Seven years after the end of the Taliban regime, Afghanistan continues to be wracked by violence. Maurus Wrixel, a first lieutenant in the German military, recently shared his experience at the front lines of the effort to rebuild Afghanistan and restore order in the war-torn country.
Wrixel is part of the German military's "Provincial Reconstruction Team" in Feyzabad. Although the Taliban never had control over this northern part of the country, German soldiers have become primary targets for Islamist extremists in the region. In November 2008, four Bundeswehr soldiers were injured near Feyzabad when their patrol was attacked.
Wrixel, a 27-year-old first lieutenant, said he didn't shirk away from deployment in Afghanistan. He knew of the dangers when he signed up to serve in the German military.

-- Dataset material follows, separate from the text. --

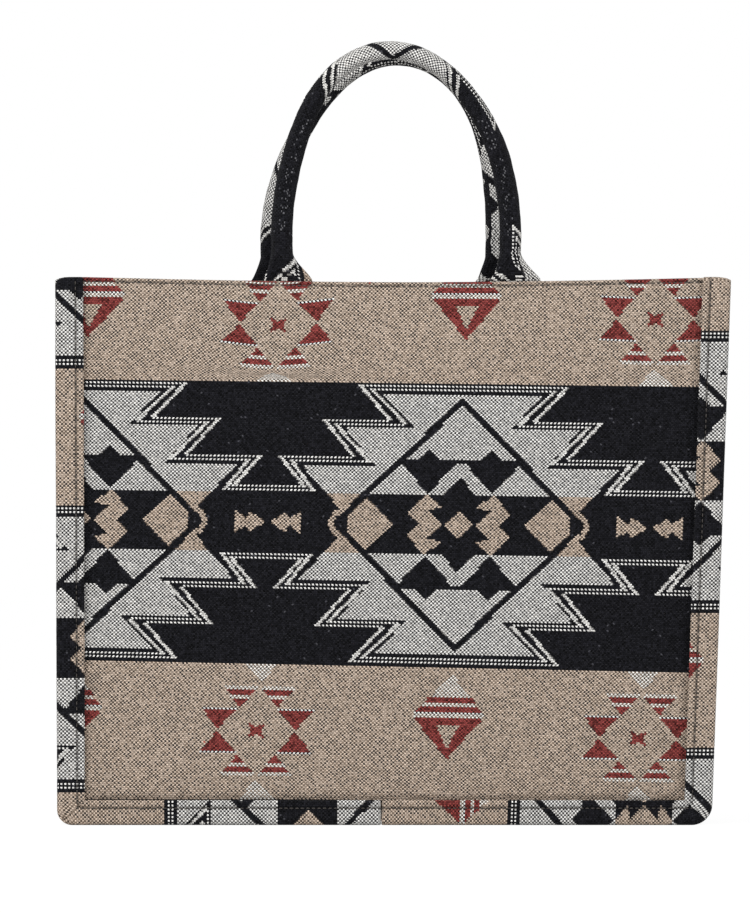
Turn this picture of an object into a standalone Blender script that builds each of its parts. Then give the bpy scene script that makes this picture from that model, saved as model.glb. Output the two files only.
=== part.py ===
"""A structured open-top tote handbag in woven blanket cloth, built piece by piece.

Metres, +Z up. The bag stands on Z = 0, its origin is under the middle of its box, and its front
panel faces -Y. Each wall is a sandwich: outer cloth, board, then facing or lining. A folded gusset
strip runs down each side and along the base, and its two flanges frame the front and back panels.
Two rolled handles are sewn into the top hem on flat feet, and swing about the cloth just above it.
"""
import math

import bmesh
import bpy
from mathutils import Vector

# Driving dimensions of the bag.
HEIGHT = 0.338
TOP_WIDTH = 0.419
DEPTH = 0.165
LEFT_LEAN = 0.0012
RIGHT_LEAN = 0.0120
LEFT_CORNER = 0.0075
RIGHT_CORNER = 0.0125
CORNER_STEPS = 5

# The gusset strip: its wall, the flanges that frame the panels, and the join along the base.
SIDE_FLANGE = 0.0175
BASE_FLANGE = 0.0155
FLANGE_THICKNESS = 0.0030
EDGE_ROUND = 0.0020
BASE_JOIN_X = -0.0074

# Layers of a wall.
CLOTH = 0.0022
BOARD = 0.0026
LINING = 0.0014
BASE_BOARD = 0.0032
FACING_HEIGHT = 0.045
GAP = 0.0003

# Handles: a cord rolled in cloth, flattened into feet that are sewn in the hem.
TUBE_DIAMETER = 0.0135
HANDLE_RISE = 0.1414
ARCH_RISE = 0.1154
FOOT_SPACING = 0.1415
FOOT_WIDTH = 0.031
FOOT_DEPTH = 0.038
FLARE_HEIGHT = 0.017
FRONT_LEAN = 0.0034
BACK_LEAN = 0.0021
FRONT_SWAY = -0.0036
FRONT_SWAY_START = 0.4
BACK_SWAY = 0.0086
BACK_SWAY_START = 0.0
HINGE_RISE = 0.008
HINGE_THICKNESS = 0.005
HINGE_RIDGE = 0.0016
HINGE_FLAT = 0.003
COVER_WALL = 0.0019
SLOT_THICKNESS = 0.0008
CORE_CLEARANCE = 0.0003
FRONT_HANDLE_X = 0.0053
BACK_HANDLE_X = -0.0037
ARCH_STATIONS = 26
FLARE_STATIONS = 4
END_ROUND_ANGLES = (75, 50, 25)
COVER_SIDES = 14
CORE_SIDES = 8

# The woven figure, counted in stitches across and rows up, as a weaver's chart is.
STITCH = 0.001208
ROW = 0.00115
REPEAT_STITCHES = 196
FIGURE_X = 0.041
FIGURE_Z = 0.186
BAND_HALF_ROWS = 76.5
TAN_HALF_ROWS = 36.5
RELIEF_STEP = 0.0004
RELIEF_ROOT = 0.0005
WINDOW_MARGIN = 0.0008

# Colours as the cloth shows them (linear values), with roughness.
BLACK = (0.012, 0.012, 0.015)
IVORY = (0.44, 0.43, 0.41)
TAN = (0.33, 0.255, 0.20)
RED = (0.17, 0.035, 0.030)
LINING_BLACK = (0.02, 0.02, 0.022)
BOARD_GREY = (0.35, 0.34, 0.32)
CORD_WHITE = (0.70, 0.68, 0.62)

HALF_DEPTH = DEPTH / 2
PANEL_FACE = HALF_DEPTH - FLANGE_THICKNESS - GAP - 3 * RELIEF_STEP
PANEL_BACK = PANEL_FACE - CLOTH
BOARD_FACE = PANEL_BACK - GAP
BOARD_BACK = BOARD_FACE - BOARD
LINING_FACE = BOARD_BACK - GAP
LINING_BACK = LINING_FACE - LINING
SIDE_BOARD = CLOTH + GAP
SIDE_LINING = SIDE_BOARD + BOARD + GAP
INSIDE = SIDE_LINING + LINING
HINGE_Z = HEIGHT + HINGE_RISE
FOOT_Y = (BOARD_FACE + BOARD_BACK) / 2
LINING_FLOOR = SIDE_BOARD + BASE_BOARD + GAP
LINING_TOP = HEIGHT - FACING_HEIGHT - GAP


def clear_scene():
    for item in list(bpy.data.objects):
        bpy.data.objects.remove(item, do_unlink=True)


def material(name, colour, roughness):
    made = bpy.data.materials.new(name)
    made.use_nodes = True
    shader = made.node_tree.nodes["Principled BSDF"]
    shader.inputs["Base Color"].default_value = (*colour, 1.0)
    shader.inputs["Roughness"].default_value = roughness
    shader.inputs["Metallic"].default_value = 0.0
    made.diffuse_color = (*colour, 1.0)
    return made


def side_x(side, z, inset=0.0):
    """X of the bag's left (-1) or right (+1) side at height z, moved in by inset."""
    lean = LEFT_LEAN if side < 0 else RIGHT_LEAN
    return side * (TOP_WIDTH / 2 - lean * (1 - z / HEIGHT) - inset)


def new_object(name, mesh, materials):
    for item in materials:
        mesh.materials.append(item)
    made = bpy.data.objects.new(name, mesh)
    bpy.context.collection.objects.link(made)
    return made


def prism(name, outline, y_near, y_far, materials, rounded=()):
    """A closed body: the outline in X and Z, drawn out along Y. rounded lists outline points
    whose edge on both faces is softened, from the first one to the last."""
    shape = bmesh.new()
    face = shape.faces.new([shape.verts.new((x, y_near, z)) for x, z in outline])
    drawn = bmesh.ops.extrude_face_region(shape, geom=[face])["geom"]
    for vert in (item for item in drawn if isinstance(item, bmesh.types.BMVert)):
        vert.co.y = y_far
    bmesh.ops.recalc_face_normals(shape, faces=shape.faces)
    soft = [edge for edge in shape.edges if on_rounded(edge, outline, rounded)]
    if soft:
        bmesh.ops.bevel(shape, geom=soft, offset=EDGE_ROUND, segments=2, profile=0.5,
                        affect="EDGES", clamp_overlap=True)
    mesh = bpy.data.meshes.new(name)
    shape.to_mesh(mesh)
    shape.free()
    return new_object(name, mesh, materials)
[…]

"It was clear to me that I was going to do it because I'm a soldier and foreign assignments are part of that," said the blond young man from a small town near the western German city of Neuss.
Facing daily danger
Despite months of preparation, Wrixel's deployment to Afghanistan in June of 2008 made him feel queasy.
"On one hand, you're excited because you can finally use what you've learned for so long. On the other hand, you wonder about all the things that could happen. That is the double-edged part," Wrixel said.
More than 30 of his fellow soldiers have already lost their lives in Afghanistan. It's not always easy to keep going out and doing the job, especially the day after an attack, he said.
"Sometimes you hear that something has happened in the evening in Kunduz and then the next day you have to go outside again," he said. "Or you're standing in the dark at a road crossing and people come up to you who you can't recognize despite night-vision devices and you just have to just hope that nothing happens."
Getting into the routine
The Badakhshan Province has terrain that is often compared with a lunar landscape. There are brown, low mountain ranges with steep cliffs and the air seems to always be filled with dust.
Despite its rich mineral resources, the region is the poorest in Afghanistan. The average life expectancy is 43 years and 90 percent of the population is illiterate. It's an area which, compared to Europe, seems stuck in the Middle Ages.
The low level of development means there is plenty of work for German reconstruction team members, and they work hard. It helps make the time pass more quickly.
During their free time, soldiers have few entertainment options, as security concerns make it nearly impossible for them to leave the camp. There's a small "fitness tent" where they can work out. Wrixel also spends afternoons playing foosball or darts or drinking coffee. In the evening, they are allowed to drink a beer, but are limited by the so-called "two can rule" as they need to be ready to deploy at any time.
Despite all the risks and annoyances, Maurus Wrixel is positive, calling his time in Afghanistan a "super experience." The teamwork alone makes it worth it, he said.
"I'd go again, if I got another offer," he says.
But it's unlikely that he will get another chance. In a few months, his seven years of Bundeswehr service will come to an end.
Germany could become more involved
It's possible that more soldiers like Wrixel will be heading to Afghanistan in the future. Germany is among those European nations bracing for demands from the new US administration that they do more in Afghanistan. But Germany is reluctant to send more troops.
Chancellor Merkel has said that she would not accede to any request from President Barack Obama to send troops to southern Afghanistan, the scene of much of the heavy fighting against Taliban insurgents.
"Wherever Germany commits itself, a wholeness of military and civilian assistance should be visible," she said.
German forces, the third-biggest component in the International Security Assistance Force (ISAF), are based in safer northern Afghanistan. Other countries have borne the brunt of the fighting in the south.